I fatti per adesso sono che Bersani ha ripreso una parvenza d'iniziativa. Appariva chiuso in un angolo. Alle prese con un malessere interno al Pd che senza dubbio esiste, ma la cui unica cura consiste nel muoversi con dinamismo e una certa lungimiranza lungo la rotta del Quirinale. A un mese e mezzo dal risultato del voto è dura per il comune cittadino, per l'imprenditore e il lavoratore accettare come ineluttabile la mancanza di un esecutivo e persino di un'idea chiara sul capo dello Stato.

Inutile a questo punto caricare di significati eccessivi un colloquio che appartiene alle normali procedure istituzionali. E la cui lettura «politica» dipende dall'interesse di ciascuna parte. A Bersani serviva soprattutto rompere il ghiaccio, mostrarsi come colui che tesse il filo del negoziato (vero o apparente) in qualità di leader di maggioranza e naturalmente escludere il nesso diretto fra elezione del capo dello Stato e successiva formazione di una maggioranza parlamentare. E infatti dopo aver visto Berlusconi si è affrettato a precisare: «No al governissimo». Che nessuno coltivi strane idee nel centrosinistra: incontrare l'avversario storico non vuol dire prepararsi a condividere una piattaforma di governo.

Quanto a Berlusconi, l'incontro gli è servito più che altro per dimostrarsi razionale e conciliante. La linea "istituzionale" inaugurata da qualche settimana passa anche di qui. Del resto Berlusconi è il fautore della «grande coalizione» in stile tedesco e poco importa se pochi credono, forse nemmeno lui, alla reale praticabilità di un simile patto. La rotta politica del centrodestra sull'asse Quirinale-governo è chiara. E in fondo il consiglio venuto da Napolitano, quando ha evocato il «coraggio» di Dc e Pci nel 1976, può essere utile in questa fase più a Berlusconi che a Bersani. Perché suggerisce il modo per dare un governo al paese senza tradire lo spirito delle «larghe intese», ma senza legarsi le mani invocando il famoso «governissimo» che risulta irrealistico.

Il problema è cosa ottiene Berlusconi da un eventuale patto con il Pd. Vediamo. In primo luogo l'ex premier può ottenere di eleggere in condominio un presidente della Repubblica «garantista» nei suoi confronti come lo è stato Napolitano. Non è poco. Da questi non potrebbe attendersi, come è ovvio, alcuna forzatura costituzionale, ma si sentirebbe tutelato da una figura di equilibrio.

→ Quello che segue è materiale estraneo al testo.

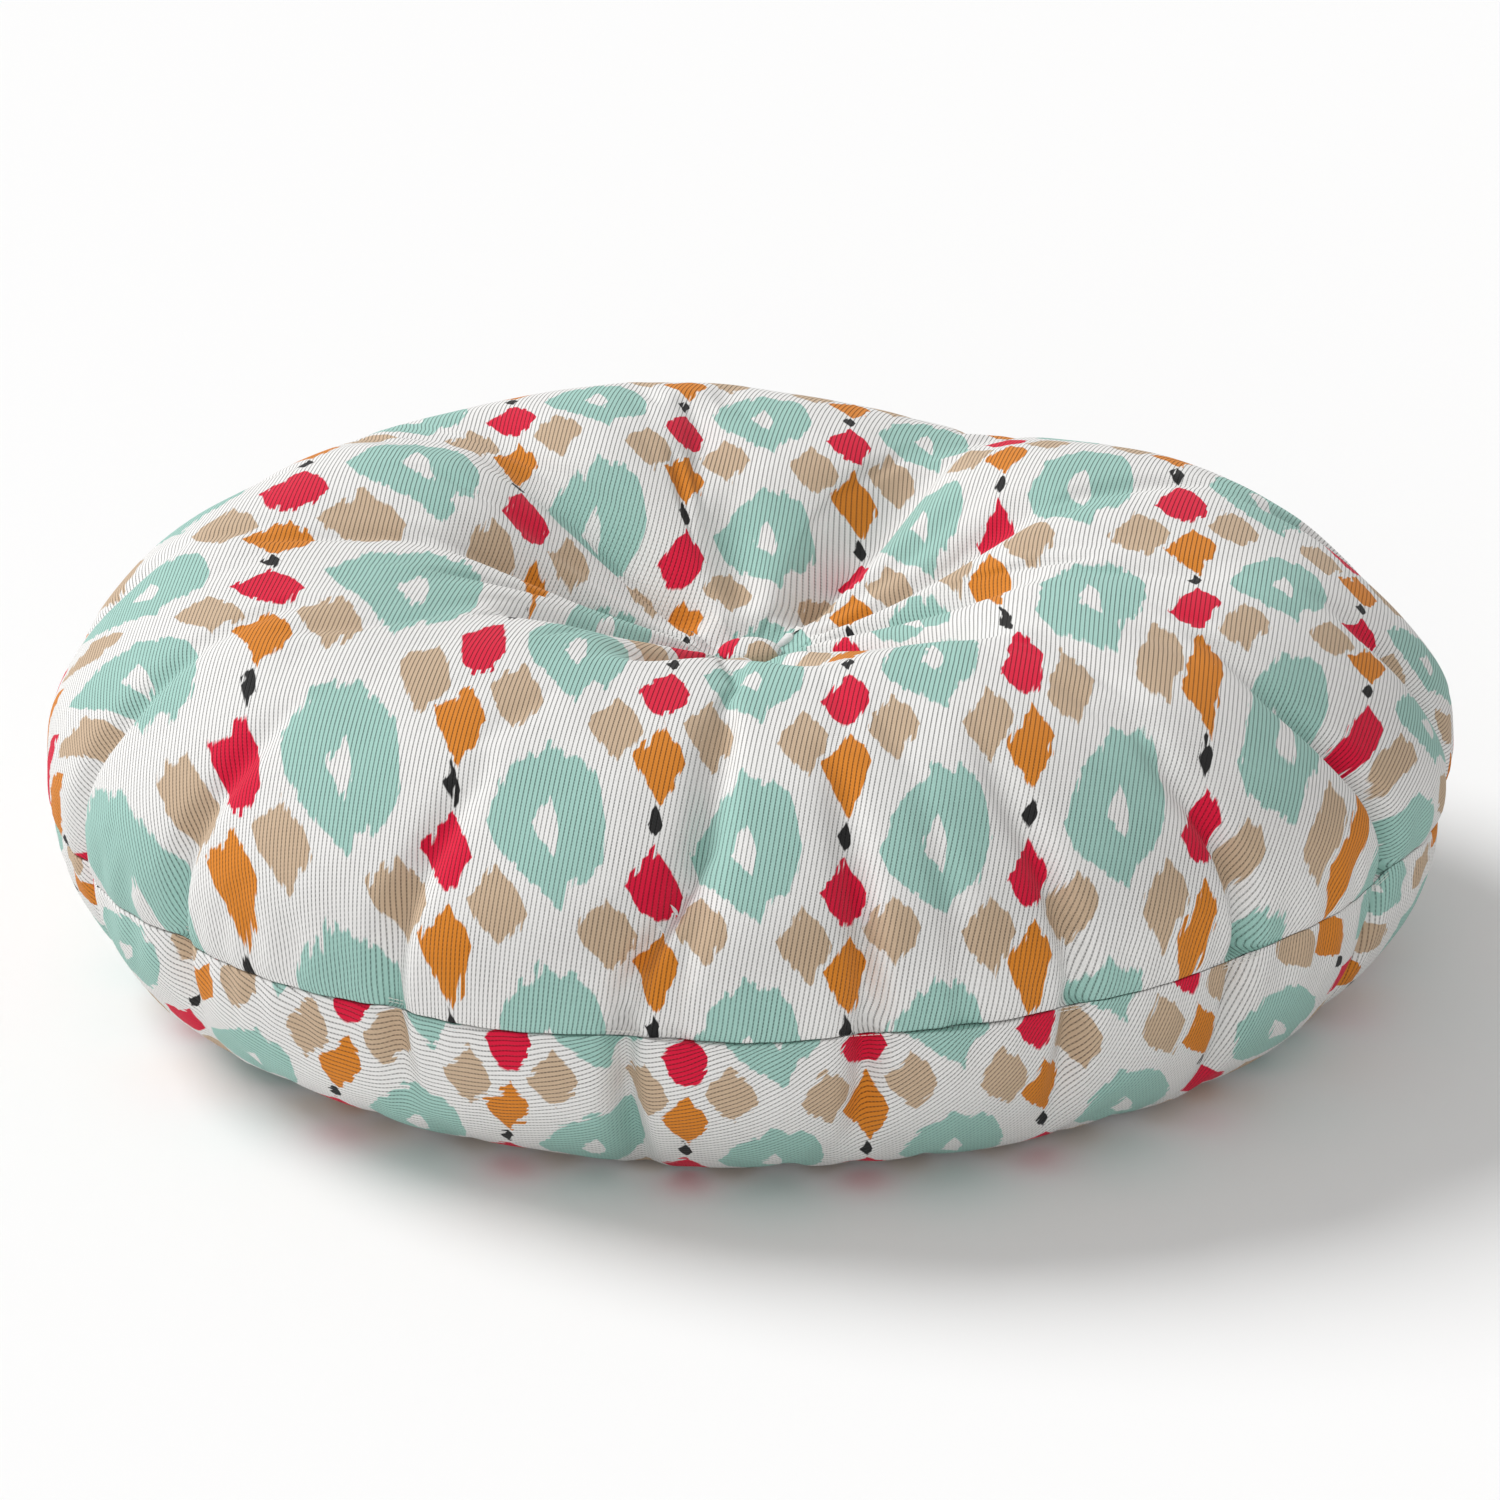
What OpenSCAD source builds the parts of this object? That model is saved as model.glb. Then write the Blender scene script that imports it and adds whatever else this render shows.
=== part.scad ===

In secondo luogo, Berlusconi sarebbe coinvolto nel processo di rinnovamento costituzionale che tutti si augurano possibile. Bersani è prodigo di promesse al riguardo. Ma qui c'è un nodo da sciogliere. Il «cambiamento» più volte citato da Bersani non può consistere in un gioco di parole. O magari in un governo malfermo sulle gambe, benché guidato dal leader del Pd. La garanzia sarebbe data invece da un vero patto sulle riforme. Con il Pdl e con tutte le forze parlamentari che vi si riconoscono. E il cambiamento deve comportare una riforma della legge elettorale, certo, accompagnata però da una revisione della Costituzione tale da rinforzare i poteri del capo dello Stato, fino a consentirne l'elezione popolare diretta. I tempi sono maturi, anche perché sarebbe questa la strada più lineare per avere il doppio turno elettorale come in Francia.